La lunga citazione conferma la fondatezza dell’impostazione di queste mie riflessioni.

Alle quali vorrei aggiungerne altre. Il “tradimento”, la mancanza di lealtà che altera il rapporto Stato-cittadini è la stessa fine del ruolo dell’Autorità pubblica ed apre la strada alla disaffezione nei confronti delle istituzioni, come dimostra l’elevata astensione dal voto elettorale e la diffusa illegalità di cui dà dimostrazione non solo la ricordata evasione fiscale, elevatissima, ma anche la ricorrente emersione di furbizie a tutti i livelli, per cui sulla base di autocertificazioni false si ottengono benefici che non spettano.

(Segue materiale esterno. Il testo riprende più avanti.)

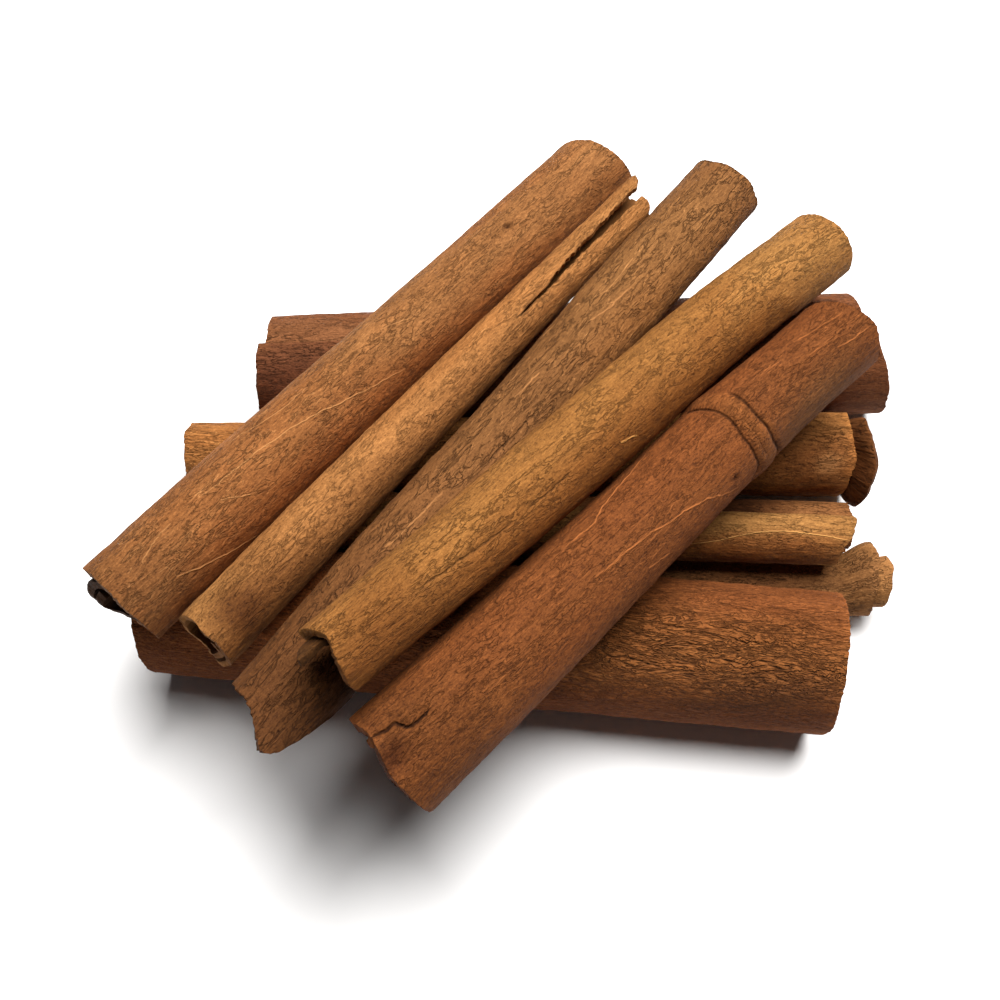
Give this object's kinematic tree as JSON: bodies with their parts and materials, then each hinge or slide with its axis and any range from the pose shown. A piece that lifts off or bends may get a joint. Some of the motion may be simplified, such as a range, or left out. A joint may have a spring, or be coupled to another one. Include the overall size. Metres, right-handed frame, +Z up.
{
  "type": "stack of cinnamon sticks",
  "caption": "A loose crossed stack of rolled bark quills: some lie side by side, the others lie across them at a slant.",
  "frame": {"origin": "under the middle of the stack's bounding box, on the ground it lies on", "axes": "+Z up, +X along the sticks that lie on the ground, +Y towards the back of the stack"},
  "size_m": [0.0944, 0.0884, 0.0361],
  "materials": {
    "red_brown_bark": "dry bark, matt",
    "ochre_bark": "dry bark, matt",
    "grey_brown_bark": "dry bark, matt"
  },
  "bodies": {
    "root": {"front_thick_stick": "red_brown_bark", "back_thick_stick": "red_brown_bark", "back_middle_stick": "ochre_bark", "middle_thin_stick": "grey_brown_bark", "front_middle_stick": "grey_brown_bark", "veined_thin_stick": "ochre_bark", "crossing_left_stick": "grey_brown_bark", "crossing_split_stick": "ochre_bark", "crossing_rough_stick": "grey_brown_bark", "crossing_upper_stick": "ochre_bark", "crossing_ringed_stick": "red_brown_bark"}
  },
  "joints": []
}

Siamo di fronte all’illegalità. Ed è evidente che la mancanza del rispetto della parola data vale a giustificare, agli occhi di chi non ha il senso della legalità, le furbizie e le vere e proprie truffe che giornalmente si perpetrano ai danni della legge e della pubblica finanza.

“L’ennesimo colpo alla fiducia collettiva – ha scritto Michele Ainis sul Corriere della Sera (“La fiducia nelle istituzioni – Un sentimento impalpabile”) – come le bugie di Stato, come le rapine fiscali, come le leggi ingannevoli che parlano ostrogoto per non farsi capire, neanche dai parlamentari che le votano. Eppure è la fiducia, è l’affidamento nella lealtà delle istituzioni, che dà benzina alle democrazie”.

Chiudo con una parola ben più autorevole della mia, di Pietro Ostellino e di Michele Ainis. Nel Vangelo di Matteo (20.1.16) riferisce della parabola del padrone di casa che aveva preso “a giornata lavoratori per la sua vigna”, all’alba e nelle ore successive. Tutti, dice l’Evangelista “ricevettero ciascuno un denaro” indipendentemente dalle ore lavorate, come il padrone aveva promesso a ciascuno di loro. Ed a quanti protestavano per aver preso come coloro che avevano lavorato di meno “il padrone, rispondendo a uno di loro, disse: “Amico, io non ti faccio torto. Non hai forse concordato con me per un denaro? Prendi il tuo e vattene”.

Oggi avviene il contrario. Si nega ciò che era stato stabilito.

È un degrado del costume che ha conseguenze gravissime sul futuro della società italiana. Uno Stato che comincia a manomettere le regole non è affidabile. Perde credibilità.